I’ve received inspiring messages, thank yous, promises to add more Mitzvot and hold more pride in their Judaism. I’ve witnessed spiritual awakenings in the form of tears, dancing, added commitment and looks of wonder.

So many moments that shifted our collective conscious.

The time when we hiked through fig trees, marveling at ancient tree roots, delighting in the refreshing water splashing our feet. The time some of us first tasted schwarma. The time we met a ‘crazy’ man who lives on the border of Lebanon, filled with passion and clarity like no other. The time we welcomed the Shabbat as the sun set over the Kinneret, the first breathtaking view that would be joined by many others. The time we met – and bonded – with 7 local Israelis who joined our trip for 5 days, friendships created for a lifetime. The time we danced without a care in the world. The time we stood together in the military cemetery, listening to our Israeli friend share the story of the death of his childhood best friend just a year earlier in the war, all of us crying like babies, without any shame, mourning the loss of innocent youth and all the blood that spilled to protect this Land we are growing to love and call Home. The time we celebrated the Bar and Bat Mitzvahs of our friends with so much pride and joy. The time we made our way to the Wall, lay our foreheads on the smooth stone, said Shema together and cried.

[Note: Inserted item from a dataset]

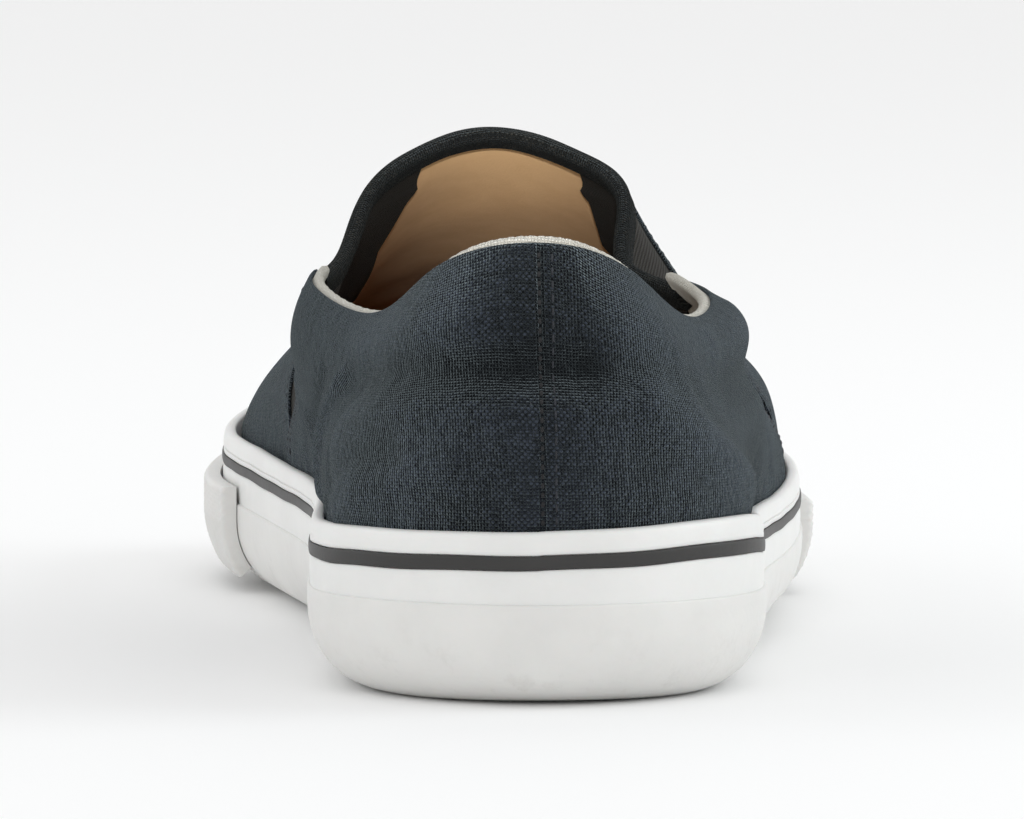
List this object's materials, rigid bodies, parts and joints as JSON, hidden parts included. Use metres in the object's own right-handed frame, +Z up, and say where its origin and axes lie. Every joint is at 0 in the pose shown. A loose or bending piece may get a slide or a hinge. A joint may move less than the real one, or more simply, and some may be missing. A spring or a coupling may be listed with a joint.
{
  "type": "slip-on sneaker",
  "caption": "Low canvas slip-on sneaker for the right foot: padded collar, elastic gores at the throat, bound topline, rubber cup sole with a taped side wall and textured toe strip",
  "frame": {"origin": "middle of the bounding box of the shoe, on the floor it stands on", "axes": "+Y from heel to toe, +X to the outer (lateral) side, +Z up"},
  "size_m": [0.1126, 0.2928, 0.0924],
  "materials": {
    "sole_rubber": "satin",
    "tape_rubber": "satin",
    "stripe_rubber": "satin",
    "canvas": "matt woven",
    "binding_tape": "matt woven",
    "elastic": "matt ribbed",
    "sock_liner": "matt"
  },
  "bodies": {
    "root": {"outsole": "sole_rubber", "foxing": "tape_rubber", "foxing_stripe": "stripe_rubber", "toe_bumper": "sole_rubber", "insole": "sock_liner", "upper": "canvas", "throat_binding": "binding_tape", "gore_lateral": "elastic", "gore_medial": "elastic"}
  },
  "joints": []
}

The desert mediations, the long bus rides, the late nights, the laughing, the songs, the joy of it all.

All of us, walking the Land, the heart of the world– our steps the heartbeat of the Universe, coming together to create the rhythm of Jewish life and family.

Can you hear it?

With all of this, I still don’t know what the lasting effects of this trip are.

I don’t know if it makes them more proud of their Judaism, visit Israel again, marry Jewish, hold their heads up just a bit higher.

I don’t know how long we’ll all keep in touch for, how long the yearning to learn more with last, how their journeys will continue to unfold.

I don’t know so much.

So will a free trip in Israel change their lives forever?

In truth, it’s up to them.

But one thing I do know- it’s definitely changed mine… in ways I’m still discovering.